Talks between Gibraltar and Spain over a tax information exchange agreement to make it easier to track down tax evaders are “very advanced”, Gibraltar Chief Minister Peter Caruana said Tuesday.

Gibraltar has signed over 20 such agreements, starting with one reached with Washington in May 2009, as the outbreak of the global financial crisis and several evasion scandals boosted the international drive against tax havens.

But completing an agreement with Madrid is complicated because of Spain’s conflicting claim to sovereignty over the tiny British territory located on the southern tip of Spain at the strategic entrance to the Mediterranean Sea.

“It is one of the packages which we are negotiating and the talks are going very well. The texts are very advanced,” Caruana said during an interview with TV3, the public television station in Spain’s northeastern region of Catalonia.

Caruana, 54, said Gibraltar had “repositioned” itself from tax haven to mainstream European financial services centre with the changes it has made to its tax legalislation over the past 15 years.

“Gibraltar’s financial centre has nothing to do with a tax haven. It is a financial centre that does not depend at all on opacity and a lack of information sharing,” he said, speaking in Spanish.

“Nobody who knows the reality of the situation comes anymore to Gibraltar to hide things,” he added.

Gibraltar ended its tax-free offshore status for companies based in the territory under a new tax code that came into effect in January 2011. All companies now must pay the same 10 percent tax rate.

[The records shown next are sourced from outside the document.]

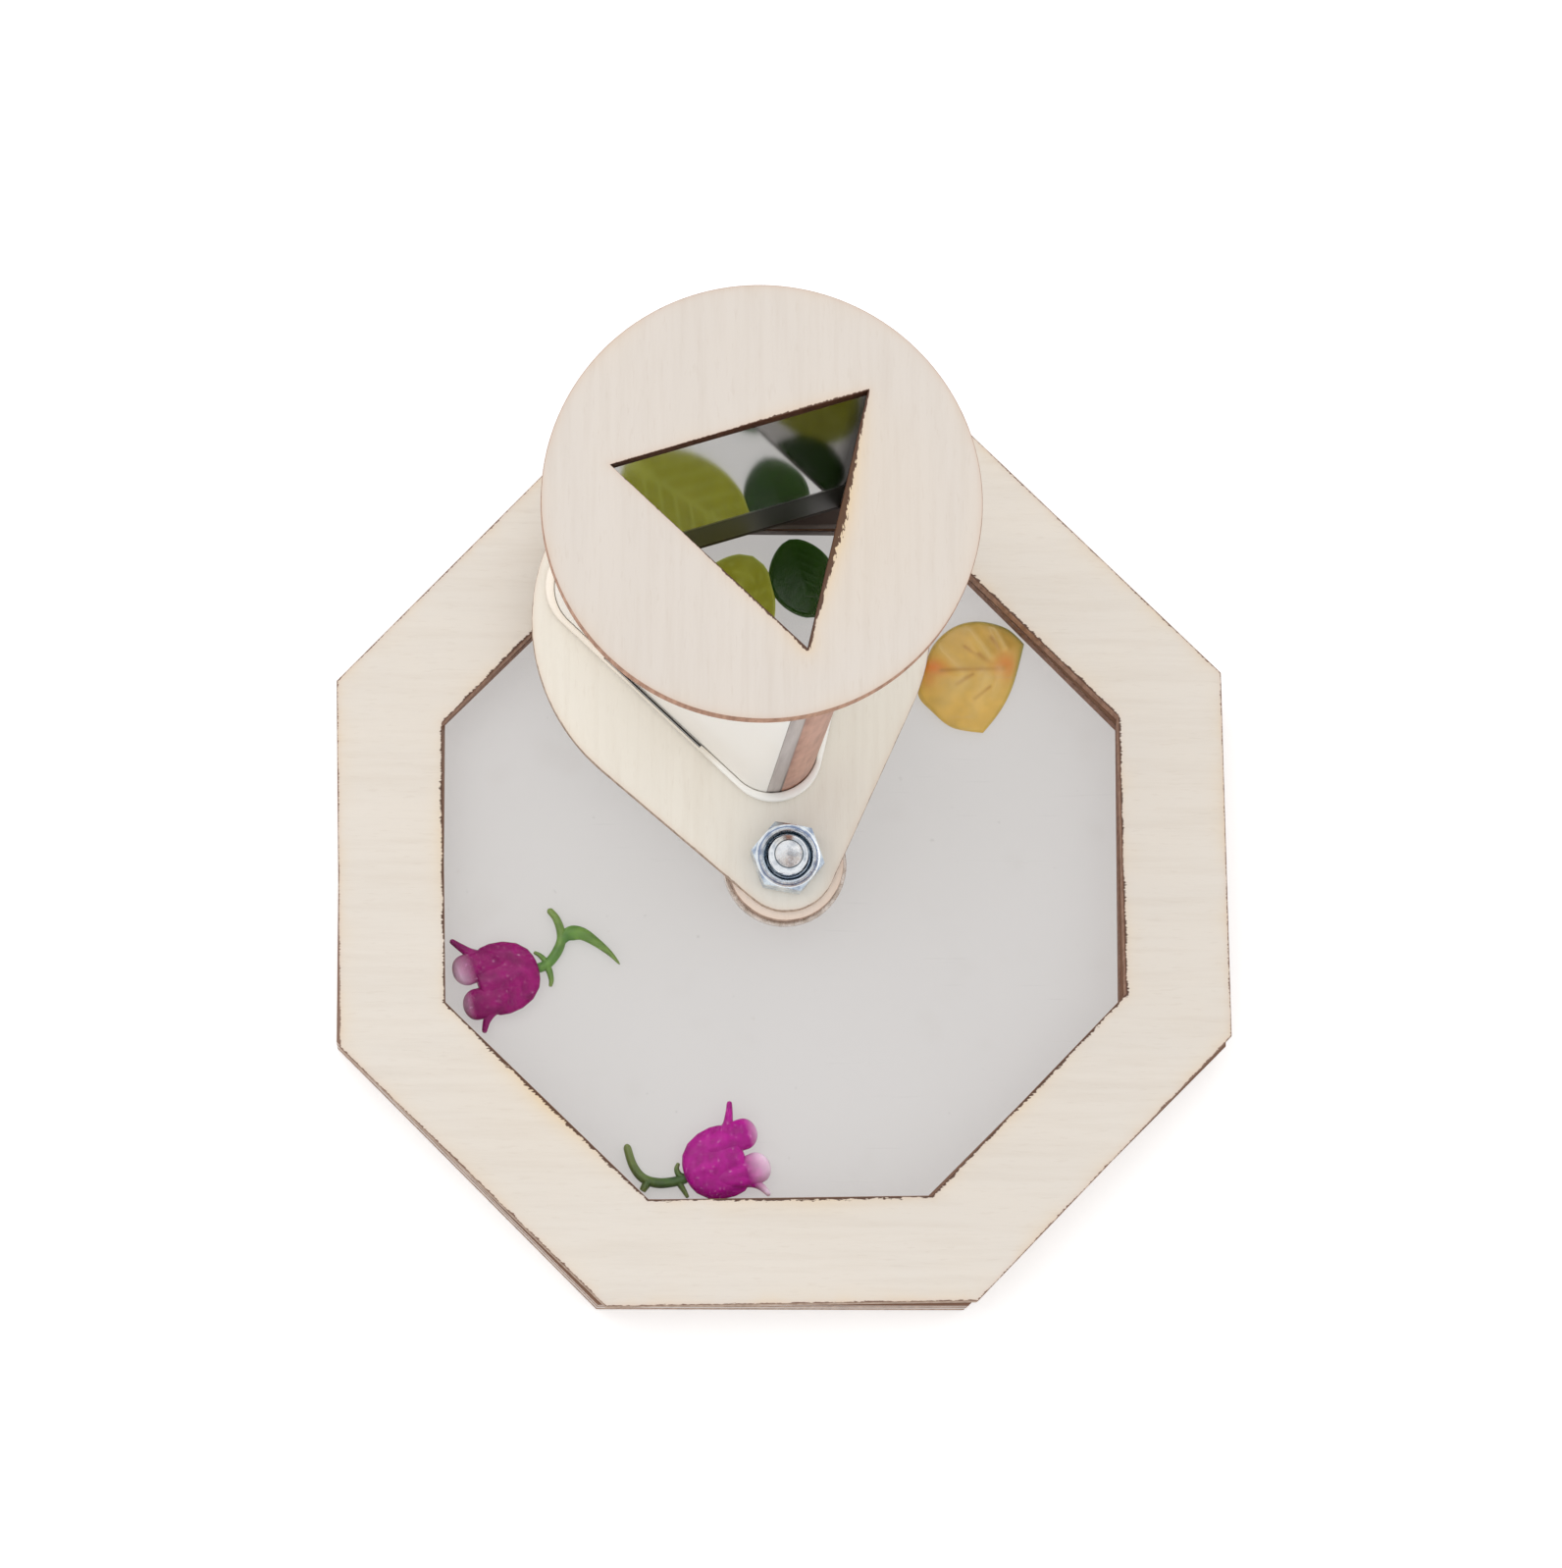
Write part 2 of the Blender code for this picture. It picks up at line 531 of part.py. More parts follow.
def make_tube(parts, tube):
    """Three mirror strips in a seamed sleeve, with a rim round its foot and the eyepiece on top."""
    mirror_out = MIRROR_INRADIUS + MIRROR_THICKNESS / 2
    for name, side in (("mirror_left", 0), ("mirror_right", 1), ("mirror_far", 2)):
        angle = TUBE_TURN + (side + 0.5) * math.tau / 3
        mesh = bpy.data.meshes.new(name)
        edit = bmesh.new()
        bmesh.ops.create_cube(edit, size=1)
        bmesh.ops.scale(edit, verts=edit.verts, vec=(MIRROR_THICKNESS, MIRROR_WIDTH, TUBE_LENGTH))
        edit.to_mesh(mesh)
        edit.free()
        strip = new_object(name, mesh, parts, mirror_material(name + "_glass"))
        strip.location.x = mirror_out * math.cos(angle)
        strip.location.y = mirror_out * math.sin(angle)
        strip.location.z = TUBE_BOTTOM + TUBE_LENGTH / 2
        strip.rotation_euler.z = angle
        strip.parent = tube
    sleeve = plate("sleeve", [open_sleeve()], TUBE_LENGTH, TUBE_BOTTOM, parts,
                   make_material("sleeve_white", linear_colour(236, 230, 220), 0.35))
    sleeve.parent = tube
    foot = plate("tube_foot", [rounded_triangle(FOOT_INRADIUS, FOOT_CORNER), foot_opening()], FOOT_THICKNESS,
                 TUBE_BOTTOM, parts, make_material("foot_white", linear_colour(238, 234, 226), 0.35))
    foot.parent = tube
    disc_outlines = [circle(TUBE_END_RADIUS, CIRCLE_STEPS), triangle(EYE_HOLE_REACH / 2, TUBE_TURN)]
    disc = plate("eyepiece_disc", disc_outlines, PLY_THICKNESS, DISC_BOTTOM, parts,
                 ply_material("eyepiece_ply"))
    disc.parent = tube


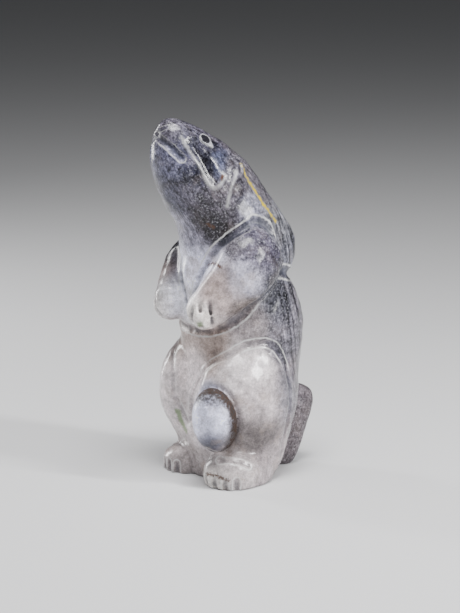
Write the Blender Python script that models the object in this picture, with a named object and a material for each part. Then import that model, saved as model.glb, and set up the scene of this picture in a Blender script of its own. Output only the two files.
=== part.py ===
"""A carved marble prairie dog, sitting up with its paws folded under a raised head.

One solid body stands on a flat underside, and two small dark stone eyes are inlaid in drilled
sockets. The figure faces -Y, its left side is +X, up is +Z, and the origin lies on the ground
under the middle of the figure.

The body is worked out as a field: negative inside the stone and positive outside. Rounded
masses are blended into it, grooves are cut along lines that lie on its surface, and a mesh is
drawn over its zero level. Its proportions are shares of the height, in figure units.
"""
import math

import bpy
import numpy as np
from mathutils import Matrix, Vector

# Driving sizes, in metres
HEIGHT = 0.075
EYE_DIAMETER = 0.0020
EYE_LENGTH = 0.0016
EYE_STANDS_OUT = 0.00015
SOCKET_CLEARANCE = 0.0003
EYE_SEGMENTS = 24

# The mesh of the body
CELL = 0.42
SOLID_TRIANGLES = 9200

# Lengths below are in figure units: the muzzle's top is FIGURE_TOP of them above the ground
FIGURE_TOP = 74.72
UNIT = HEIGHT / FIGURE_TOP
ORIGIN_Y = 2.2
FLOOR_DEPTH = 1.0
BOX_LOW = (-17.4, -20.0, -2.5)
BOX_HIGH = (17.4, 23.0, 77.0)

# Trunk: height, middle of the depth, half-width, half-depth
TRUNK = (
    (-6.0, 2.0, 8.4, 8.0),
    (3.0, 2.1, 9.2, 8.8),
    (9.0, 2.6, 11.2, 11.0),
    (16.0, 3.2, 12.2, 12.0),
    (22.0, 3.7, 12.0, 11.7),
    (28.0, 4.2, 12.2, 12.1),
    (33.0, 3.8, 12.2, 12.6),
    (38.0, 3.0, 11.5, 12.0),
    (41.5, 2.1, 10.8, 11.2),
    (46.0, 3.1, 11.0, 11.8),
    (51.0, 2.9, 10.0, 10.9),
    (56.0, 0.8, 8.0, 8.5),
    (61.0, -1.0, 4.0, 5.0),
)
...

As recently as early 2009 Gibraltar was reluctant to sign tax information exchange agreements on the grounds that other financial centres like Switzerland and Luxembourg had declined to make the same concessions.

But Caruana said the territory would negotiate an agreement with any country that wants one.

Britain seized Gibraltar in 1704 and it was formally ceded to Britain in the Treaty of Utrecht nine years later.

Spain has retained a constitutional claim should Britain renounce sovereignty — a move that London says will not happen without the consent of the people of Gibraltar.

Relations between Madrid and London over the disputed territory have appeared to thaw since the governments of Spain, Britain and Gibraltar set up a so-called tripartite forum in 2006 which seeks to work together on issues of concern to roughly 30,000 residents of “The Rock”.